時事随想抄

歴史家の視点から国際情勢・時事問題などについて語るブログ

戦後の占領政策はアメリカ単独ではない?

 終戦以来、日本国では、戦後の基本的な国家体制を形作ったのは、太平洋戦争(大東亜戦争)を戦ったアメリカである、と信じられてきました。戦争でアメリカに負けたのであるから、当然に、アメリカの占領政策を受けたのである、と。

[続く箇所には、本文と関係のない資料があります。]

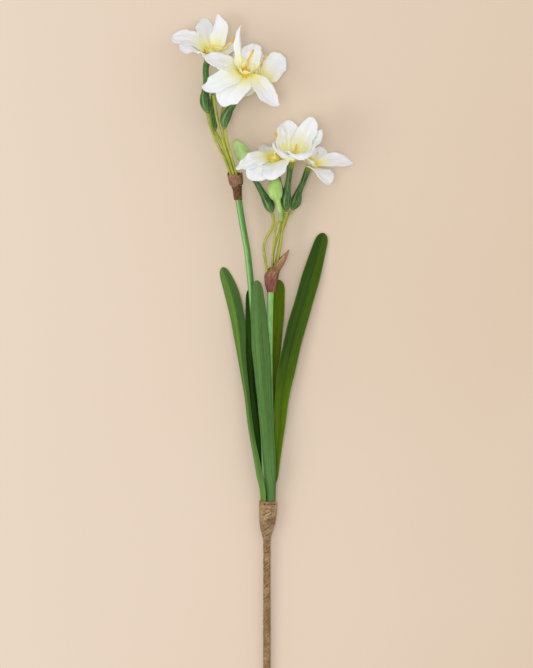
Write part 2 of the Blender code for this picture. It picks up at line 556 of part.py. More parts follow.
# -------------------------------------------------------------------- flowers
FLOWERS = {
    "upper_left": dict(
        axis=(0.28, 0.80, 0.52), cup=(4.3, 5.6, 4.5),
        tube=[(-50.4, 525.0, 23.5), (-52.8, 536.0, 22.8), (-51.7, 551.0, 20.6),
              (-51.8, 565.0, 18.6), (-48.7, 575.3, 21.5)],
        style=[(-41.5, 580.6, 29.5), (-35.8, 579.8, 32.0), (-31.8, 583.4, 33.4), (-27.6, 589.2, 33.8)],
        outer=[dict(phi=115, tip=(-52.2, 607.2, 0.2), mid=(-52.3, 592.0), width=17.6, rise=50, cup=22, curl=0.1),
               dict(phi=228, tip=(-69.0, 573.8, 44.0), mid=(-61.6, 578.3, 34.0), width=19, rise=24, cup=16, curl=-0.2),
               dict(phi=344, tip=(-21.0, 583.6, 25.0), mid=(-35.0, 577.0, 23.0), width=16, rise=20, cup=20)],
        inner=[dict(phi=58, tip=(-42.8, 610.2, 8.0), mid=(-38.6, 593.0), width=18, rise=66, cup=14, left=38, curl=0.1),
               dict(phi=172, tip=(-80.8, 590.3, 17.0), mid=(-65.7, 588.0), width=16.8, rise=60, cup=14, roll=-21, curl=-0.1),
               dict(phi=286, tip=(-44.6, 563.5, 44.0), width=18, rise=42, cup=12, curl=-0.6)]),
    "upper_front": dict(
        axis=(0.20, 0.80, 0.56), cup=(4.3, 6.0, 6.0),
        tube=[(-35.5, 511.4, 31.0), (-35.7, 518.4, 31.8), (-32.1, 526.6, 33.4),
              (-27.4, 534.0, 35.2), (-19.4, 557.2, 41.0)],
        style=[(-16.9, 566.4, 51.0), (-15.6, 569.5, 54.0), (-13.2, 573.6, 57.0), (-11.4, 577.6, 59.0)],
        outer=[dict(phi=163, tip=(-51.2, 569.2, 50.0), mid=(-38.6, 567.8, 43.6), width=17, rise=34, cup=16, curl=-0.1),
               dict(phi=272, tip=(-34.0, 529.6, 55.0), mid=(-28.6, 543.4), width=23, rise=24, cup=12, curl=-0.4),
               dict(phi=52, tip=(-11.0, 584.0, 26.0), mid=(-13.7, 573.0), width=19.5, rise=57, cup=20)],
        inner=[dict(phi=218, tip=(-54.0, 548.0, 57.0), mid=(-38.4, 551.0, 56.6), width=18, rise=58, cup=14, curl=-0.2),
               dict(phi=328, tip=(10.8, 531.6, 47.0), mid=(-2.4, 544.4), width=18, rise=34, cup=10, left=8, right=10, curl=-0.25),
               dict(phi=108, tip=(-22.0, 599.8, 42.0), mid=(-23.0, 580.6), width=14.5, rise=64, cup=4, left=-64, right=-64)]),
    "upper_right": dict(
        axis=(0.55, 0.45, 0.70), cup=(4.3, 5.4, 4.2),
        tube=[(-34.0, 535.5, 10.2), (-30.6, 538.8, 10.6), (-24.0, 543.0, 12.0),
              (-16.0, 548.0, 14.4), (-8.3, 553.5, 19.0)],
        style=[(-4.9, 560.0, 27.0), (-4.6, 565.2, 30.0), (-2.8, 569.8, 31.5), (0.3, 574.2, 32.5)],
        outer=[dict(phi=84, tip=(-9.6, 581.0, 1.6), width=16, rise=24, cup=16),
               dict(phi=196, tip=(-33.0, 553.5, 6.0), mid=(-22.0, 556.0, 14.0), width=15, rise=10, cup=14, curl=-0.2),
               dict(phi=318, tip=(4.4, 536.4, 7.0), width=14, rise=14, cup=14, curl=-0.2)],
        inner=[dict(phi=30, tip=(16.4, 570.2, 13.0), mid=(4.8, 563.8), width=20, rise=42, cup=12, left=4, right=8),
               dict(phi=142, tip=(-27.0, 577.0, 11.0), mid=(-19.2, 567.6), width=15, rise=44, cup=16),
               dict(phi=252, tip=(-29.6, 538.4, 20.0), mid=(-17.4, 546.4, 28.5), width=14, rise=40, cup=16, curl=-0.2)]),
    "lower_left": dict(
        axis=(-0.05, 0.80, 0.60), cup=(4.3, 5.4, 4.0),
        tube=[(13.8, 448.4, 15.0), (11.8, 456.0, 15.4), (9.4, 468.0, 18.4), (7.0, 485.0, 27.0)],
        style=[(7.4, 491.5, 33.0), (8.2, 497.0, 34.0), (8.0, 503.4, 34.0), (7.2, 509.7, 33.5)],
        outer=[dict(phi=120, tip=(-1.0, 499.4, 1.4), width=17, rise=30, cup=14),
               dict(phi=236, tip=(-7.6, 466.8, 46.0), mid=(-3.6, 477.6, 39.0), width=19, rise=27, cup=8, curl=-0.5),
               dict(phi=16, tip=(22.0, 500.4, 11.0), width=14, rise=22, cup=14)],
        inner=[dict(phi=178, tip=(-26.4, 477.6, 36.0), mid=(-11.4, 484.4), width=17.5, rise=46, cup=10, curl=-0.3),
               dict(phi=295, tip=(4.4, 467.2, 55.0), mid=(7.4, 478.0, 47.5), width=18, rise=46, cup=8, curl=-0.5),
               dict(phi=62, tip=(14.8, 504.5, 8.0), width=14, rise=38, cup=16)]),
    "lower_centre": dict(
        axis=(0.08, 0.86, 0.50), cup=(4.3, 5.0, 3.2),
        tube=[(16.9, 440.8, 25.0), (16.3, 449.0, 26.0), (17.3, 460.0, 28.2), (20.6, 485.2, 36.0)],
        style=[(22.6, 491.0, 41.0), (24.0, 493.0, 43.0), (25.0, 495.4, 45.0), (25.1, 497.8, 47.0)],
        outer=[dict(phi=104, tip=(18.4, 519.4, 22.0), mid=(18.6, 502.6), width=20, rise=53, cup=22),
               dict(phi=228, tip=(12.0, 486.2, 60.0), mid=(12.2, 491.0), width=16.4, rise=42, cup=32, curl=-0.8),
               dict(phi=348, tip=(47.0, 510.4, 41.0), mid=(38.4, 496.6), width=19.6, rise=44, cup=28, roll=24)],
        inner=[dict(phi=46, tip=(38.0, 521.8, 33.0), mid=(33.4, 505.6), width=19, rise=66, cup=22),
               dict(phi=164, tip=(12.6, 514.6, 46.0), mid=(11.0, 500.6), width=16, rise=70, cup=24, roll=-10),
               dict(phi=288, tip=(28.0, 484.2, 62.0), mid=(27.4, 489.2), width=18.2, rise=52, cup=34, curl=-0.8)]),
    "lower_right": dict(
        axis=(0.45, 0.70, 0.55), cup=(4.3, 5.2, 3.2),
        tube=[(21.0, 442.4, 17.0), (24.2, 449.0, 16.8), (26.4, 456.4, 16.2),
              (30.2, 465.0, 15.8), (37.8, 481.6, 19.6)],
        style=[(40.8, 486.6, 25.0), (41.9, 488.2, 27.0), (42.9, 489.8, 29.0), (43.7, 491.4, 31.0)],
        outer=[dict(phi=70, tip=(50.0, 495.0, 2.0), width=15, rise=10, cup=14),
               dict(phi=180, tip=(20.6, 491.0, 5.0), mid=(28.4, 488.6, 13.0), width=13, rise=12, cup=14),
               dict(phi=288, tip=(51.8, 463.3, 37.0), mid=(45.8, 474.4), width=21, rise=24, cup=12, left=4, right=4, curl=-0.3)],
        inner=[dict(phi=15, tip=(73.8, 482.5, 0.3), mid=(58.6, 485.0), width=15, rise=36, cup=12, roll=28, left=8, right=8),
               dict(phi=125, tip=(34.5, 503.4, 7.0), width=14, rise=38, cup=16),
               dict(phi=232, tip=(34.0, 486.0, 43.0), width=13, rise=52, cup=24)]),
}
PETAL_THICK = 0.70
OUTER_LIFT, INNER_LIFT, CORONA_LIFT = 0.65, 1.65, 2.60


def build_flower(name, d):
    axis, base = unit(d["axis"]), np.array(d["tube"][-1], float)
    build_tube(name + "_tube", d["tube"], axis)
    v, f = petal_layer(base, axis, OUTER_LIFT, d["outer"])
    add_sheet(name + "_petals_outer", "petal", v, f, PETAL_THICK)
    v, f = petal_layer(base, axis, INNER_LIFT, d["inner"])
    add_sheet(name + "_petals_inner", "petal", v, f, PETAL_THICK)
    floor_r, rim_r, height = d["cup"]
    v, f = corona(base, axis, CORONA_LIFT, floor_r, rim_r, height)
    add_sheet(name + "_corona", "corona", v, f, 0.6)
    # pistil: a peg through the layers, a small disc in the cup, then the style
    foot, disc = base + axis * 0.35, base + axis * 3.25
    path = [foot, base + axis * 3.20, base + axis * 3.25, base + axis * 3.90, base + axis * 4.30]
    radii = [0.85, 0.85, 3.2, 3.3, 1.1]
    pts = spline([base + axis * 4.30, base + axis * 7.0] + list(d["style"]), 8)
    path += list(pts[1:])
    radii += [0.85, 0.80, 0.95, 0.82, 0.90, 1.05, 0.60]
    add_rod(name + "_pistil", "pistil", path, radii, 1)


# ----------------------------------------------------------------------- buds


def build_buds():
    build_tube("lower_bud_tube", [(4.4, 439.8, 21.0), (2.2, 446.5, 20.0), (-4.1, 457.8, 18.2),
                                  (-9.5, 467.2, 17.2), (-15.2, 476.2, 16.4)], None, BUD_TUBE_PROFILE)
    build_tube("upper_bud_tube", [(-44.3, 510.0, 12.9), (-46.0, 519.0, 12.4), (-46.3, 531.0, 12.4),
                                  (-44.6, 543.0, 13.0), (-40.2, 556.8, 15.0)], None, BUD_TUBE_PROFILE)
    closed = [(0.0, 1.70), (0.08, 3.00), (0.20, 4.80), (0.36, 5.95), (0.54, 6.25),
              (0.72, 5.55), (0.86, 4.20), (0.95, 2.70), (1.0, 1.00)]
    for name, pts in (("lower_bud_closed", [(-15.4, 476.6, 16.4), (-20.4, 489.0, 15.6), (-27.4, 502.6, 15.2)]),
                      ("upper_bud_closed", [(-40.0, 557.3, 15.0), (-37.0, 566.0, 16.4), (-34.2, 575.4, 17.8)])):
        size = 1.0 if name.startswith("lower") else 0.82
        path = spline(pts, at=[q[0] for q in closed])
        add_rod(name, "bud", path, [max(q[1] * size, 0.6) for q in closed], 3)
    small = [(0.0, 1.50), (0.06, 2.20), (0.25, 2.30), (0.40, 2.50), (0.49, 3.80), (0.59, 5.70),
             (0.70, 6.10), (0.83, 5.20), (0.93, 3.10), (1.0, 0.60)]
    for name, pts, size in (
            ("lower_bud_small", [(11.6, 433.1, 29.7), (11.2, 441.0, 30.9), (9.4, 449.6, 31.8),
                                 (6.9, 460.0, 32.8), (9.2, 471.0, 33.6)], 1.0),
            ("upper_bud_small", [(-45.3, 541.1, 30.9), (-45.0, 544.5, 31.4), (-43.6, 551.0, 32.4),
                                 (-42.2, 558.6, 33.4)], 0.8)):
        path = spline(pts, at=[q[0] for q in small])
        add_rod(name, "bud", path, [max(q[1] * size, 0.5) for q in small], 2)


build_handle()
build_scapes()
build_leaves()
build_spathes()
build_pedicels()
for flower_name, flower in FLOWERS.items():
    build_flower(flower_name, flower)
build_buds()
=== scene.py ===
"""Looks for the faux daffodil spray: finer meshes and procedural finishes for
every piece, a pale floor, soft studio light and a camera that looks down on it."""

import bpy
import math
import numpy as np
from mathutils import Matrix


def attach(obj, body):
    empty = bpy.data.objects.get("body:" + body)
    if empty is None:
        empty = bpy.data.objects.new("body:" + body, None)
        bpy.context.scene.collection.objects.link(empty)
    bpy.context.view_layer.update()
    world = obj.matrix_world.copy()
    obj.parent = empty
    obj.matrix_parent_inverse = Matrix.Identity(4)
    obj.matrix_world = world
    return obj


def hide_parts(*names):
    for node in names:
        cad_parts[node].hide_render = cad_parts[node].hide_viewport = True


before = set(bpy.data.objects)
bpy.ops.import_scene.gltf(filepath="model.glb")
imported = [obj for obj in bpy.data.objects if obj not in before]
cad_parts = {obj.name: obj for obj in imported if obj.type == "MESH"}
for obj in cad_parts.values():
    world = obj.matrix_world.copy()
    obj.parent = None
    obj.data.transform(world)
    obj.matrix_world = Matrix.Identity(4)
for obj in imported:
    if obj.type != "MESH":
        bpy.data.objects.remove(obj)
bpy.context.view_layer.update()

MM = 0.001
BOX_CENTRE = (-3.445, 305.095)     # centre of the spray's plan outline, X and Y
GAP = 0.30                        # clearance between neighbouring pieces

# handle, its tape and the flared collar
CORE_RADIUS = 2.05
TAPE_OUTER = 3.15
TAPE_WALL = 0.70
HANDLE_END_Z = 3.15               # axis height at the cut end
COLLAR_Z = 8.0                    # axis height at the collar's rim
COLLAR_FOOT, COLLAR_RIM = 159.0, 194.3
COLLAR_WALL = 0.60
COLLAR_PROFILE = [                # Y, axis X, outer radius
    (159.0, 0.00, 3.10), (161.5, 0.10, 3.25), (167.0, -0.10, 4.50),
    (172.0, 0.10, 5.90), (177.0, 0.40, 6.90), (186.0, 1.00, 7.60),
    (194.3, 1.05, 7.65)]
LEAF_CLASP = 6.20                 # radius of the leaf feet inside the collar
LEAF_THICK = 0.80

# two main stems
SCAPE_TALL_R = 2.75
SCAPE_TALL = [(-1.9, 177.5, 7.8), (-2.0, 196.0, 8.1), (-1.9, 235.0, 10.4),
              (-3.3, 260.0, 12.0), (-5.4, 281.0, 13.4), (-10.5, 340.5, 17.2), (-14.0, 384.3, 20.0),
              (-16.7, 408.5, 21.5), (-20.5, 429.8, 22.8), (-24.9, 457.0, 24.0)]
SCAPE_SHORT_R = 2.70
SCAPE_SHORT = [(3.9, 177.5, 7.8), (3.8, 196.0, 8.1), (4.0, 235.0, 10.4), (3.2, 264.0, 12.2),
               (2.2, 330.0, 16.6), (3.4, 380.0, 19.8)]

PEDICEL_R = 1.05

# ------------------------------------------------------------------- numerics


def smoothstep(x):
    x = np.clip(x, 0.0, 1.0)
    return x * x * (3.0 - 2.0 * x)


def unit(v):
    v = np.asarray(v, float)
    return v / np.linalg.norm(v)


def handle_z(y):
    return HANDLE_END_Z + (COLLAR_Z - HANDLE_END_Z) * y / COLLAR_RIM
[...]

 この考え方には、一つの見落としがあります。それは、GHQとは、連合国の最高司令官総司令部のことであって、必ずしも、GHQアメリカではないことです。もちろん、米軍のマッカーサー将軍が総司令官であったことが示すように、占領において、アメリカが主導的な立場にあったことは確かです。しかしながら、1945年12月に、連合国を引き継いだ国連において極東委員会が発足した後には、アメリカ政府は、その意向を完全に無視して占領政策を遂行することはできなかったと言います。

 我が国の来し方を省みるとき、連合国の二重構造について考えてみることは、決して無駄なことではないと思うのです。何故、自由主義国の一員となったはずの日本国の体制に、かくも社会・共産主義的な要素が多く滑り込まされたのか、それを解明する一つの手がかりとなるかもしれないのですから。